Among these grants includes a $125,000, 2-year grant from Boeing.
Fundraising is also done throughout the year in the form of annual events, chiefly the organization’s yearly breakfast and dinner.
The Fresh Start East Valley Breakfast, held this year on April 19, is open to the public and is a chance for supporters and newcomers to dine, enter to win raffles and hear stories of the women’s success through the program.
Described as both a fundraiser and a “friendraiser,” the breakfast consistently sees new men and women expressing interest in volunteering or donating to help the organization.
“So many people at this last breakfast came up to us and said they wanted to volunteer and donate and become involved,” said Berman. “That is worth its weight in gold to us.”

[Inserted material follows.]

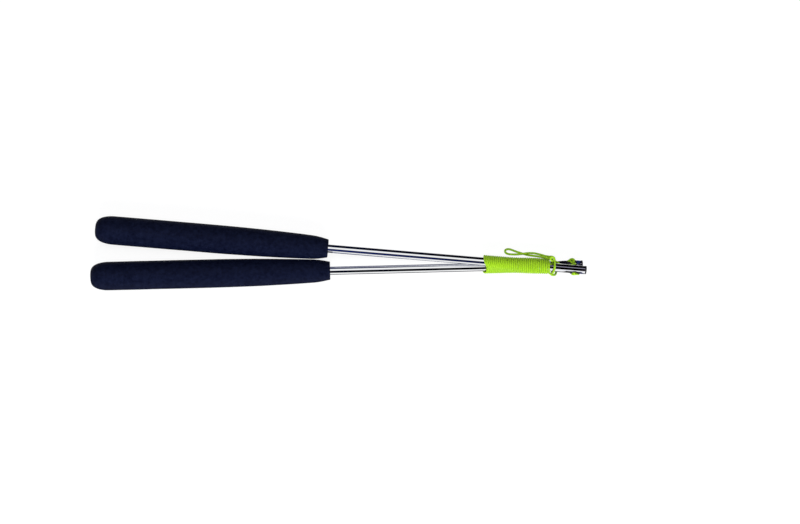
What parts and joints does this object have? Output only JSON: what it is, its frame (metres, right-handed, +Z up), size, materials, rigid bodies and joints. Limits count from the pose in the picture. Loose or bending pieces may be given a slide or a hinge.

The dinner, called A Night of Heroes, is an honorary affair and more focused on the fundraising, as participants must pay to attend.
Also, the Men’s Council in conjunction with Fresh Start helps display the idea that women empowerment no longer has to do with solely women.
The Men’s Council takes active part in helping raise money for the organization, including hosting an annual golf tournament to fundraise for Fresh Start.
“It’s not just about women, it’s about all of us,” said Berman. “These men know that.”
In looking towards the future, Berman says she hopes to foster a collaborative relationship with the other East Valley cities as well as local transitional housing agencies in making Fresh Start’s presence known.
By doing so, Fresh Start can also become a value added to these agencies and alert more women to the opportunities offered at the centers and how they can assist in taking charge and improving their lives.
“It may take a lot of courage to walk in and say you need help, but none of us do it alone,” said Berman. “We need someone to light the path for us.”
Tilque also expressed her hope that every woman who would like to improve some facet of her life can realize that she is not alone.
“Every woman involved is a Fresh Start woman,” said Tilque. “When we were younger, there was nobody to turn to. We want to make that easier for women today.”